Challenge: Return only the lines between the line holding "for (const [name, x, turn]" and the line holding "bpy.context.scene.collection.objects.link(empty)", the two boundary lines included, exactly as they appear.

----

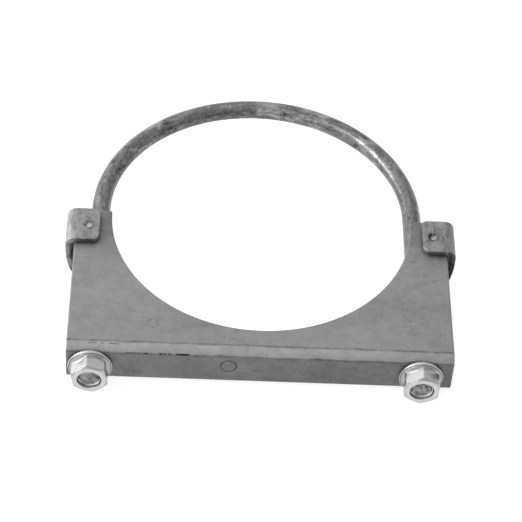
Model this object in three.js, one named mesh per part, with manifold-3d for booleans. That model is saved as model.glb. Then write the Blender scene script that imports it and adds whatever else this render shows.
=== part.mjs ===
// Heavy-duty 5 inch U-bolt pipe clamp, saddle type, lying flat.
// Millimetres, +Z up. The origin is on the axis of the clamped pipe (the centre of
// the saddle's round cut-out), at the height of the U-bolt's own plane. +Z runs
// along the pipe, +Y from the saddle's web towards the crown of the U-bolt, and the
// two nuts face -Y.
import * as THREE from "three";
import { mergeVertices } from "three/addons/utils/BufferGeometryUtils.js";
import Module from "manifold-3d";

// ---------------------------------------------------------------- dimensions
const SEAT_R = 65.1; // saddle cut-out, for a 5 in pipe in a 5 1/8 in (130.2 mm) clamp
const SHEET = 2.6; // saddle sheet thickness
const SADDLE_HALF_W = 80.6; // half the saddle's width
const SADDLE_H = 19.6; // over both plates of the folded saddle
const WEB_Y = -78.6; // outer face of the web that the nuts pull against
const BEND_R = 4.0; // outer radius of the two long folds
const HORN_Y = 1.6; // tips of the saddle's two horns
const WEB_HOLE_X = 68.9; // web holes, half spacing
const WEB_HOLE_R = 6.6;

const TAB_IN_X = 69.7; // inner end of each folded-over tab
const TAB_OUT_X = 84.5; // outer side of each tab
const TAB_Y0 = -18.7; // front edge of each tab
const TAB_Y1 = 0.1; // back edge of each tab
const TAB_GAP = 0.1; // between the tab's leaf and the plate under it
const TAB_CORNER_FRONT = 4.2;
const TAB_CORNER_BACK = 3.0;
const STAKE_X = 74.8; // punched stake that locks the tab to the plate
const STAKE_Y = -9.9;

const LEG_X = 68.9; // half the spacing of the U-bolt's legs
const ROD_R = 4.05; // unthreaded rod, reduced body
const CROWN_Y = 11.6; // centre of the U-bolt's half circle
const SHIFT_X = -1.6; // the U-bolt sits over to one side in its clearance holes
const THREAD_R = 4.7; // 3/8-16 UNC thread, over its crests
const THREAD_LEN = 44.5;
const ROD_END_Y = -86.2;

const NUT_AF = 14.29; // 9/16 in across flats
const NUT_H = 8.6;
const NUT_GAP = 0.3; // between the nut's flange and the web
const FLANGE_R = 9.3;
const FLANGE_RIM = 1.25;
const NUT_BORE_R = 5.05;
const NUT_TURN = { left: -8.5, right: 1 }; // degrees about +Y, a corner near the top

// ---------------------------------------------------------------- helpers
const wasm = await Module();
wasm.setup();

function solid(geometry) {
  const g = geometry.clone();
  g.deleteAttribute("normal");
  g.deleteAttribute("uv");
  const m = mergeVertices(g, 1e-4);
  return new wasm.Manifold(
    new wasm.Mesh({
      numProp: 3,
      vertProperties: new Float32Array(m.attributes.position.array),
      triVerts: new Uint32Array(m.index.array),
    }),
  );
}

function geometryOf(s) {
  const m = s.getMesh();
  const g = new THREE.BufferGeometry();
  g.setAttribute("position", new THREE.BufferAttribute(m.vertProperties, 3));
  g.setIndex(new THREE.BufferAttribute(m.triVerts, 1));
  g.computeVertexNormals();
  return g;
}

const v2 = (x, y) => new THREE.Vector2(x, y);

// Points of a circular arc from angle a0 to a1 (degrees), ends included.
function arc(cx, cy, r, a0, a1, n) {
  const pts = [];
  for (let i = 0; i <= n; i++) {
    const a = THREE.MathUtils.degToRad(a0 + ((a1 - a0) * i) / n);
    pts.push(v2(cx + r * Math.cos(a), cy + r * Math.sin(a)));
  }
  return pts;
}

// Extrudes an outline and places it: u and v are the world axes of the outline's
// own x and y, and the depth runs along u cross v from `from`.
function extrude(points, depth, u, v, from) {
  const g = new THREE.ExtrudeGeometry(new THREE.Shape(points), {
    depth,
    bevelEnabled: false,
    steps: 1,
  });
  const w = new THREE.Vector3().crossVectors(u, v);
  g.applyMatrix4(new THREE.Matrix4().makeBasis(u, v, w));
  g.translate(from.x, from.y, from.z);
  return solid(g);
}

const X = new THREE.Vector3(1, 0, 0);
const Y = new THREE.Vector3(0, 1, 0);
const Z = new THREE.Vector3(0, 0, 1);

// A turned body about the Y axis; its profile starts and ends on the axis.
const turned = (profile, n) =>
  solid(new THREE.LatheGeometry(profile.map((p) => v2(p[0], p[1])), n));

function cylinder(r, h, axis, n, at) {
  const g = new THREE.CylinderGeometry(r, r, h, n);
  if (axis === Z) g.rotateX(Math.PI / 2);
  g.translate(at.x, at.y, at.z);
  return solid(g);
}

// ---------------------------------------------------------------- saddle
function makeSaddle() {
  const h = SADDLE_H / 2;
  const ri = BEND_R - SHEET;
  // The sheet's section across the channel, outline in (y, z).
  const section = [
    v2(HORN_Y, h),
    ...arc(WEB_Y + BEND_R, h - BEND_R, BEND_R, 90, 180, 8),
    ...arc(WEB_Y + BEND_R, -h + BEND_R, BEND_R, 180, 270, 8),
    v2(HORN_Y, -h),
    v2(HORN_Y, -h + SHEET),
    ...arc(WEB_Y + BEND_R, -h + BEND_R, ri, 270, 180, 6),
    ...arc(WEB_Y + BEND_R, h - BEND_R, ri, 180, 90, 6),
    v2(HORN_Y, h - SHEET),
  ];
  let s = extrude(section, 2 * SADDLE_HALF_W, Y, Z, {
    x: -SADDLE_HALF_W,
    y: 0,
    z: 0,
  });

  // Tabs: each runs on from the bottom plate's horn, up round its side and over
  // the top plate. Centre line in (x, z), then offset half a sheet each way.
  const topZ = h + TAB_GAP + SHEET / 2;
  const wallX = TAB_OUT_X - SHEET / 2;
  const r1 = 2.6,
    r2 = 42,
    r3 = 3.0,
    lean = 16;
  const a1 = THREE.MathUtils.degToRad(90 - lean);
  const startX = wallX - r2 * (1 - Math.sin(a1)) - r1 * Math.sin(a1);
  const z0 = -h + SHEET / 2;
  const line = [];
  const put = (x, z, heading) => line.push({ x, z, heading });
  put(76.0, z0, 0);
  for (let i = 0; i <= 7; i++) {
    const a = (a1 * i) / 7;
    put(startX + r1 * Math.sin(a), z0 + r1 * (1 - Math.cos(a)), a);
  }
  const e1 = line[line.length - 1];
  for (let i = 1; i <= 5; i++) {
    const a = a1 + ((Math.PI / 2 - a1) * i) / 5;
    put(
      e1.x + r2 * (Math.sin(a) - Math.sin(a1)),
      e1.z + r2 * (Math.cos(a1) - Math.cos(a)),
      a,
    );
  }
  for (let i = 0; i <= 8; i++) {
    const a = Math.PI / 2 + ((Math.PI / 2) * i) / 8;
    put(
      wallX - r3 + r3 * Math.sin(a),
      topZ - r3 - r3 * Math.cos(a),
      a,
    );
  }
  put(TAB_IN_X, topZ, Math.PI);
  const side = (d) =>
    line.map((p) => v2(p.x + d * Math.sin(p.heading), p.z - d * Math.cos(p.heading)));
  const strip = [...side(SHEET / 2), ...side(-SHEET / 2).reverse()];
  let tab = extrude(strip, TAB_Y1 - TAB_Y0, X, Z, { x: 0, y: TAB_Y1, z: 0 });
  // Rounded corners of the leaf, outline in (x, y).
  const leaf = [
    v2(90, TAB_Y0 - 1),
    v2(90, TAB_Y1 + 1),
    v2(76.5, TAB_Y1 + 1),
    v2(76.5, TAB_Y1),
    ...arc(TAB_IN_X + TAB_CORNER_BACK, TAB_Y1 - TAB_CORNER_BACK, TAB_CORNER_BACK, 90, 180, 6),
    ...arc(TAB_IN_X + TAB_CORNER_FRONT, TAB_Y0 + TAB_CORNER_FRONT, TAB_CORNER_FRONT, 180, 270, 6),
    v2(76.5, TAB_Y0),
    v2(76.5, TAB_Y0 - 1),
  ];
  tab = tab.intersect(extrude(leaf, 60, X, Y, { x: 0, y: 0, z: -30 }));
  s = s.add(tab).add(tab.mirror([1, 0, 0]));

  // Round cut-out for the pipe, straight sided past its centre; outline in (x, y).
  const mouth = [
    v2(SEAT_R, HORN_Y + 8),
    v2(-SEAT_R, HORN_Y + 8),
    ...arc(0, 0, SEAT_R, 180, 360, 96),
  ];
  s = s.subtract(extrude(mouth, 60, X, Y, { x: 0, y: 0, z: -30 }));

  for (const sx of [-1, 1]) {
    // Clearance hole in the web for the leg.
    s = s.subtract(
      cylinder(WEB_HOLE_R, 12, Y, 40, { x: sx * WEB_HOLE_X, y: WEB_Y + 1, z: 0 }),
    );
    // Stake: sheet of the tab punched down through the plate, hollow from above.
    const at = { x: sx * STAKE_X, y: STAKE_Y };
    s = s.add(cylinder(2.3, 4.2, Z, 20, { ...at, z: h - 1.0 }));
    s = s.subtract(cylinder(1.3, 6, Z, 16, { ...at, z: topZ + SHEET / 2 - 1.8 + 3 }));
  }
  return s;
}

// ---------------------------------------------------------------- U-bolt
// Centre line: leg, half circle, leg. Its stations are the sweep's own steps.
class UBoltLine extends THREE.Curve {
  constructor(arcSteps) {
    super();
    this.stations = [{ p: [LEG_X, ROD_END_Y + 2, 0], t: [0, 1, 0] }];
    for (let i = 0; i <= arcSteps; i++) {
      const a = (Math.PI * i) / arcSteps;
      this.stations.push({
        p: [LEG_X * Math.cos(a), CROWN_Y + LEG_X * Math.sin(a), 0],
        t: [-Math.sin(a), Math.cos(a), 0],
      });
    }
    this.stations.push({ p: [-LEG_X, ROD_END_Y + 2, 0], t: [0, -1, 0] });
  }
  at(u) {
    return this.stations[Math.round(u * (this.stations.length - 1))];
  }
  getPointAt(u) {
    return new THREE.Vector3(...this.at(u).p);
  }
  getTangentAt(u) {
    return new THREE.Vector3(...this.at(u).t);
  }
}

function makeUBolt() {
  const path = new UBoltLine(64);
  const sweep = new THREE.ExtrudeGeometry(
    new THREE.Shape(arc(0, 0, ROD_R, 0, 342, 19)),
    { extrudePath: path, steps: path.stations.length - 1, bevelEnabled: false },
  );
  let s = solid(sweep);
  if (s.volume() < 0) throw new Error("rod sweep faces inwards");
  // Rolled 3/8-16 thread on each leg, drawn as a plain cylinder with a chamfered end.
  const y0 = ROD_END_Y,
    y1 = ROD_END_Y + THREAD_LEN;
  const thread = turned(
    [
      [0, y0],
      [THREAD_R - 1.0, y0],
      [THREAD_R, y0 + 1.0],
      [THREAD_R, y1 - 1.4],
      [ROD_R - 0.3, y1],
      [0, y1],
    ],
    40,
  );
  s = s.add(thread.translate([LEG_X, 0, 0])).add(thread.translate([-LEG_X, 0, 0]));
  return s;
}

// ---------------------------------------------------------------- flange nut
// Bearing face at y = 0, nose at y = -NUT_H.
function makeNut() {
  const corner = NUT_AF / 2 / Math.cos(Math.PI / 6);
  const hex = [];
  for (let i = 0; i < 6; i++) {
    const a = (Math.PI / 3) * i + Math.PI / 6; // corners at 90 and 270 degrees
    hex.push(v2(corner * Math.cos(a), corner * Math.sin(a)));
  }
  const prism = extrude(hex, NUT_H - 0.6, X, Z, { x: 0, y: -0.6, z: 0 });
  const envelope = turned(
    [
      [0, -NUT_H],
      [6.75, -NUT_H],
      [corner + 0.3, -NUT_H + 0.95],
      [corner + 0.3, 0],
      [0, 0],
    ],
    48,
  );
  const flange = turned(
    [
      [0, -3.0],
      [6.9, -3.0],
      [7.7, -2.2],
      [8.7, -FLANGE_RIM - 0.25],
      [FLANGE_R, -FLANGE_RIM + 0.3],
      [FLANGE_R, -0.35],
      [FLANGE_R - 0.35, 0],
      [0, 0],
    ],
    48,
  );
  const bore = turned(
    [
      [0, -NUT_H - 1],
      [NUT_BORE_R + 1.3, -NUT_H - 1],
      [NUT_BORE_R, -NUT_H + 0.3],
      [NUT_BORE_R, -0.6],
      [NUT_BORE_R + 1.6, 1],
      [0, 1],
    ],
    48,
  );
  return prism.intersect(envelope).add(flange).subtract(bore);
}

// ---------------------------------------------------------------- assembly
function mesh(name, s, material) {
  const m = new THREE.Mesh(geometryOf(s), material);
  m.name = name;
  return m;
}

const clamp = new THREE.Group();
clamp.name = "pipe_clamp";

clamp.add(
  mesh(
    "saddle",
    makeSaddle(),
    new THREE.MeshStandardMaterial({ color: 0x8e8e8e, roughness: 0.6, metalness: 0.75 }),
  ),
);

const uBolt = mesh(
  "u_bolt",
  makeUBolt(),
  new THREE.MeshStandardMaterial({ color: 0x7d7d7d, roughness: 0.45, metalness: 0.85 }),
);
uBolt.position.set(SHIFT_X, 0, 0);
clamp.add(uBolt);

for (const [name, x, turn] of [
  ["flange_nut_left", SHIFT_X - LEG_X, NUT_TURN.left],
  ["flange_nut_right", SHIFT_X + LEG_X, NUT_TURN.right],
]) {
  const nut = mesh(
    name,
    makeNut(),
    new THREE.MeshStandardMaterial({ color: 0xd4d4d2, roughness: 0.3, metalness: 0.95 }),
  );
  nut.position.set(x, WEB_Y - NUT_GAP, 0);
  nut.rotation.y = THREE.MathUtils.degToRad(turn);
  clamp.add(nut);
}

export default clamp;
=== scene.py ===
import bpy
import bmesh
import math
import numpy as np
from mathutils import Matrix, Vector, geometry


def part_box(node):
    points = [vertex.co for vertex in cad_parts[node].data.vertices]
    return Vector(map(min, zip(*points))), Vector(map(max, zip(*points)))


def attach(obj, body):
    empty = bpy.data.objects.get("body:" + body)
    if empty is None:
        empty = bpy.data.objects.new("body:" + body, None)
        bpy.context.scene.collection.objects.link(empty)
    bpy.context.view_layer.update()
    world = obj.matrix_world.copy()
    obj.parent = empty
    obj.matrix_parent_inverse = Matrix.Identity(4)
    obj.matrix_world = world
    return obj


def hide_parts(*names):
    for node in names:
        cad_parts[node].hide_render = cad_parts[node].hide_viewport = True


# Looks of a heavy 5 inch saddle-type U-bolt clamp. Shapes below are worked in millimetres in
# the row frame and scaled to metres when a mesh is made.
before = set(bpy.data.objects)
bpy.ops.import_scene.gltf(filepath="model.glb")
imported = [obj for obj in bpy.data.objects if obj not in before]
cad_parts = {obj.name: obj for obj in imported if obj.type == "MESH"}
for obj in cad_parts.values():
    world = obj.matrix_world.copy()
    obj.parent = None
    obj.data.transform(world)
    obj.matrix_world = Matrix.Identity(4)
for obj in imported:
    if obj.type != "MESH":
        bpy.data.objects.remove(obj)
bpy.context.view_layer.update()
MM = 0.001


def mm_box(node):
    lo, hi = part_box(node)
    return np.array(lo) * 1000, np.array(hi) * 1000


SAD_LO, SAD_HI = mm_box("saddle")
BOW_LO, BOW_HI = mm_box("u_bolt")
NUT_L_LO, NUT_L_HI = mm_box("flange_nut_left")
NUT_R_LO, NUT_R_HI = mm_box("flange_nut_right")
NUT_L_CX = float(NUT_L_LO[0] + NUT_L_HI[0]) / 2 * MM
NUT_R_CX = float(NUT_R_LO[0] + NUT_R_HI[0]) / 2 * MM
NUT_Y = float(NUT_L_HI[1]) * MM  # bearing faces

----

Complete output:
for (const [name, x, turn] of [
  ["flange_nut_left", SHIFT_X - LEG_X, NUT_TURN.left],
  ["flange_nut_right", SHIFT_X + LEG_X, NUT_TURN.right],
]) {
  const nut = mesh(
    name,
    makeNut(),
    new THREE.MeshStandardMaterial({ color: 0xd4d4d2, roughness: 0.3, metalness: 0.95 }),
  );
  nut.position.set(x, WEB_Y - NUT_GAP, 0);
  nut.rotation.y = THREE.MathUtils.degToRad(turn);
  clamp.add(nut);
}

export default clamp;
=== scene.py ===
import bpy
import bmesh
import math
import numpy as np
from mathutils import Matrix, Vector, geometry


def part_box(node):
    points = [vertex.co for vertex in cad_parts[node].data.vertices]
    return Vector(map(min, zip(*points))), Vector(map(max, zip(*points)))


def attach(obj, body):
    empty = bpy.data.objects.get("body:" + body)
    if empty is None:
        empty = bpy.data.objects.new("body:" + body, None)
        bpy.context.scene.collection.objects.link(empty)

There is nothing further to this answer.